Voici l’attendu de principe d’un important arrêt de notre Cour suprême du 13 décembre 2011 [1] au sujet de la mise en œuvre du droit d’information, prévu par le Code de la propriété intellectuelle (CPI) depuis la loi du 29 octobre 2007 de lutte contre la contrefaçon.

L’article L.716-7-1 [2] dudit Code dispose :

"Si la demande lui en est faite, la juridiction saisie d’une procédure civile prévue au présent titre peut ordonner, au besoin sous astreinte, afin de déterminer l’origine et les réseaux de distribution des produits contrefaisants qui portent atteinte aux droits du demandeur, la production de tous documents ou informations détenus par le défendeur ou par toute personne qui a été trouvée en possession de produits contrefaisants ou qui fournit des services utilisés dans des activités de contrefaçon ou encore qui a été signalée comme intervenant dans la production, la fabrication ou la distribution de ces produits ou la fourniture de ces services.
La production de documents ou d’informations peut être ordonnée s’il n’existe pas d’empêchement légitime.
Les documents ou informations recherchés portent sur :
a) Les nom et adresse des producteurs, fabricants, distributeurs, fournisseurs et autres détenteurs antérieurs des produits ou services, ainsi que des grossistes destinataires et des détaillants ;
b) Les quantités produites, commercialisées, livrées, reçues ou commandées, ainsi que sur le prix obtenu pour les produits ou services en cause.
"

Malgré l’apparente clarté des dispositions précitées, débat existait depuis l’entrée en vigueur de la loi, parmi les auteurs et parmi les juridictions, sur le point de savoir à quel moment elles pouvaient être mises en œuvre.

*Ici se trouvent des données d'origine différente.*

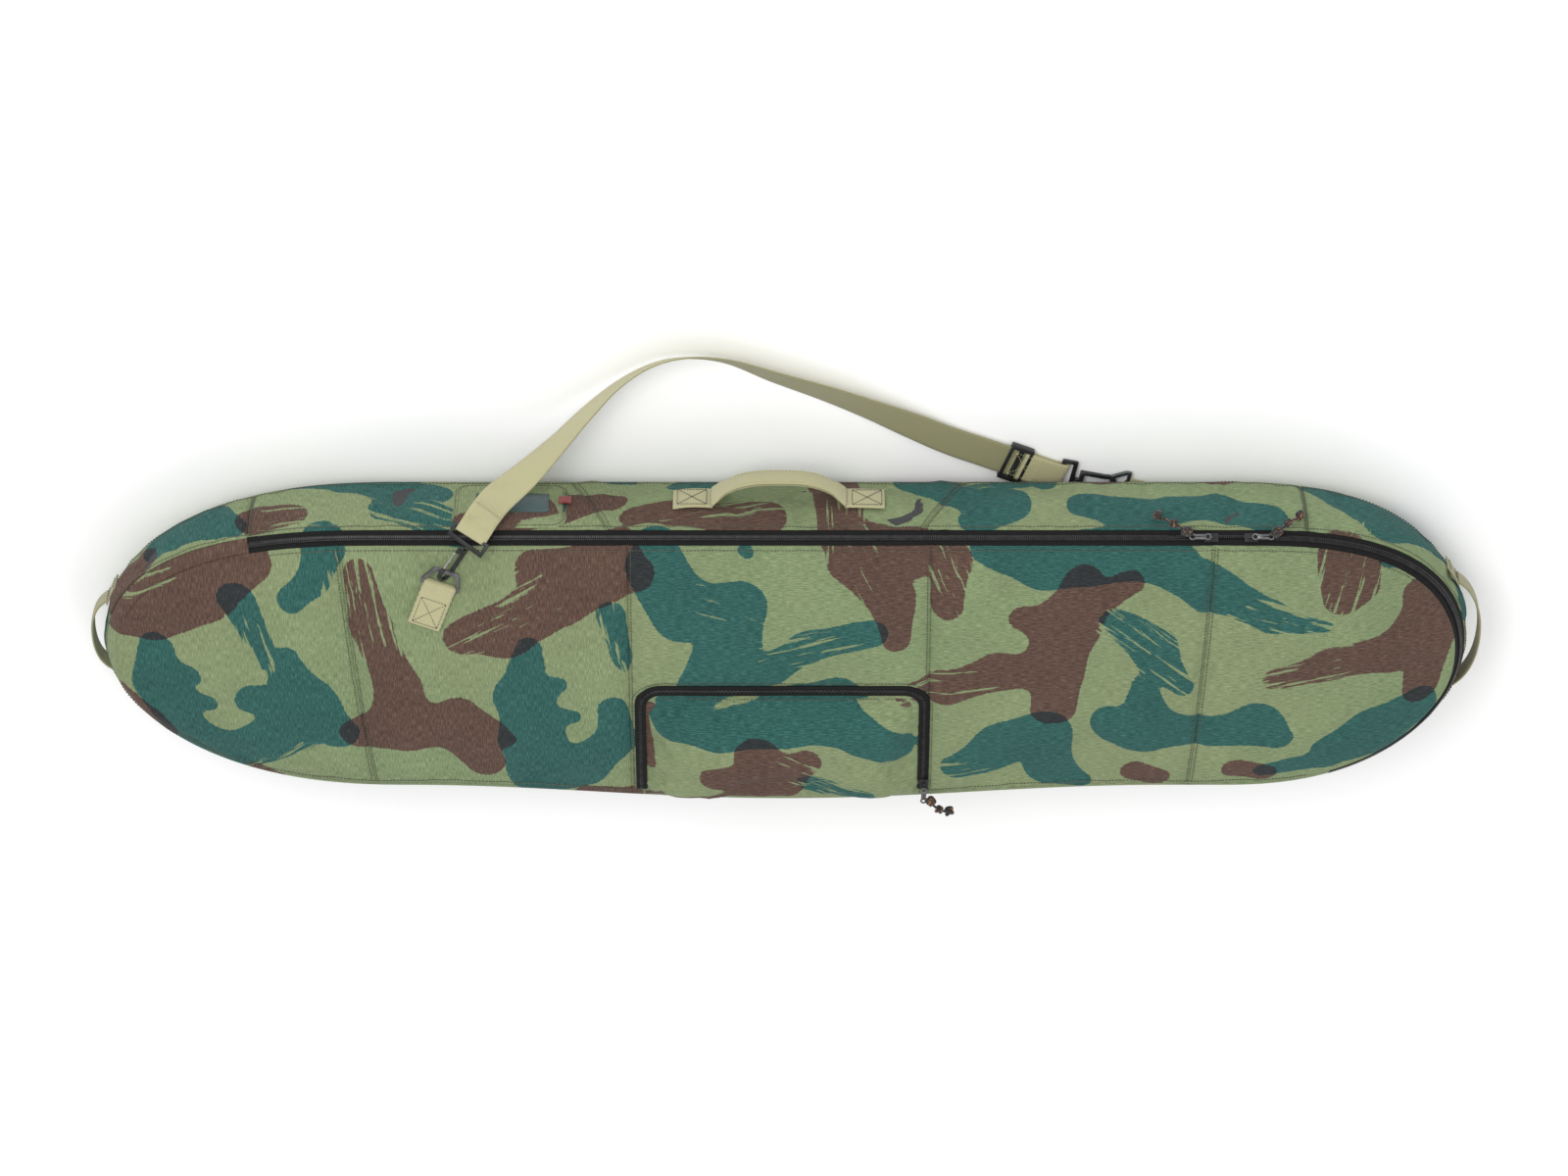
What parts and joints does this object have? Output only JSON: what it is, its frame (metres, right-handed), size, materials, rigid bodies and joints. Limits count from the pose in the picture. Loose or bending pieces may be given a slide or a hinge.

Certains, tirant argument de la lettre du texte, qui se rapporte explicitement aux informations relatives à des "produits contrefaisants", estimaient que le juge ne pouvait ordonner les mesures en cause avant d’avoir statué sur la contrefaçon. Ainsi, le droit d’information était naturellement réservé aux juges du fond qui pouvaient, après avoir condamné le ou les défendeurs pour contrefaçon, prendre les mesures propres à recueillir des informations relatives à l’origine et aux réseaux de distribution des marchandises litigieuses.

Pour les autres, il était indispensable que les mesures visées puissent être ordonnées par le juge avant toute condamnation pour contrefaçon car elles devaient permettre de déterminer l’identité des personnes impliquées dans les actes de contrefaçon et l’étendue même de ces actes. Le droit d’information devait donc pouvoir être mis en œuvre dès le stade de la mise en état, avant tout débat judiciaire au fond, afin d’étoffer le dossier du ou des demandeurs à l’action, et notamment de disposer des éléments probatoires nécessaires à la mise en cause d’autres acteurs de la contrefaçon que le ou les défendeurs initialement identifiés.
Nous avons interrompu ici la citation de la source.